No. Divergence is 3rd and 4th, so the stutter is on the 4th object.
(Good VSYNC OFF diagram though -- it is very accurate diagram otherwise for a VSYNC OFF example -- where the black lines are refresh cycles, and the colored boundaries are VSYNC OFF tearlines).
Draw a straight line through all balls.
For a specific pixel in a refresh cycle (i.e. in the same physical row of pixels, for horizontal eye tracking), that is your corresponding horizontal eye gaze position relative to time.
Stutters are for all balls that don't go on the straight line, and jumps over the line.
So between the 3rd and 4th ball is the stutter, and you see it right at the moment of the 4th refresh cycle (4th ball).
Your ball is essentially "vibrating" centered on your moving gaze point.
I also wrote the GSYNC verison eye-track diagrams of this at:
How Does GSYNC Fix Stutters?
I also quoted Microsoft's similar eye-track diagram at:
Why Does OLED Have Motion Blur?
And others do too, Michael Abrash, Chief Scientist of Oculus, wrote eye-track diagrams at:
Down The VR Rabbit Hole: Fixing Judder
RTings has a great YouTube animation of
stutters converting into motion blur. Jump to around 1 min into video:
Basically, High speed vibrations (stutters above flicker fusion threshold) = display motion blur. Which I also explain at
http://www.blurbusters.com/1000hz-journey .... Yes, few people realize that stutters & display motion blur actually have the same root cause! (basically moving objects diverging from eye-track gaze point) --- low-frequency divergences show up as stutter, and high-frequency divergences blend as motion blur.
Just like a guitar string. A slow vibrating guitar string looks vibrating. A fast vibrating guitar string is blurry (vibrating too fast to see vibrations). Display motion blur is the same thing. Even at 240Hz. Even at 480Hz. We can't see the framerates (vibrations) directly but we see the side effects (blurriness of vibration) directly.
That's why we can see a 500Hz vibrating string, because the string is blurry.
That's also why 500Hz display refresh rate isn't even good enough to say goodbye to strobing (yet).
500Hz isn't "retina" refresh rate yet.
So, simply really gotta remember that stutter are just simple Geometry 101 divergences away from a constant-moving eye-track gaze point. Easy once you understand the basic concept.

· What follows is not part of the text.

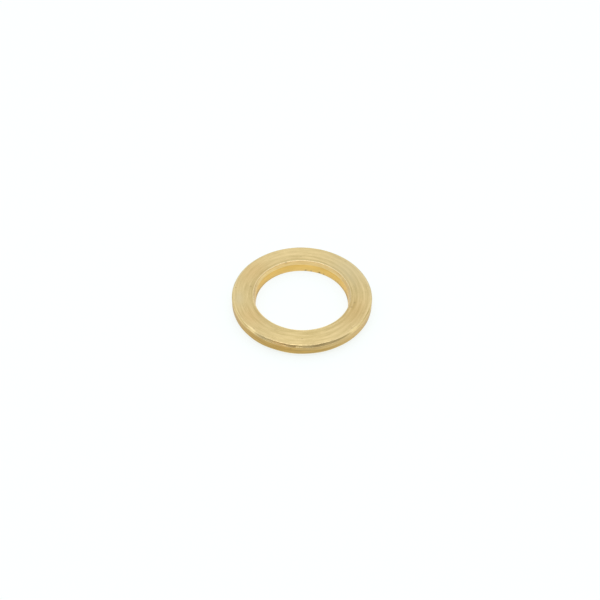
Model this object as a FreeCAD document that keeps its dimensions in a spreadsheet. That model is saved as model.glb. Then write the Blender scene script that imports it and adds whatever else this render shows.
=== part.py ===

Definitely look at the YouTube video, it will explain why stutters and display motion blur (sample-and-hold) is exactly the same kind of "keep-sync-with-eye-tracking" mathematics challenge. By simply visualizing stutter & blur from the eye-tracking point of view, it's much easier to figure out if you are good enough at math & geometry.
For scanout diagrams and determining stutter, you simply draw a straight line, and now you've turned a scanout diagram into an eye track diagram. (At least for determining stutter in the horizontal dimension, anyway -- but that's simply due to the vertical layout of scanout diagrams on BlurBusters).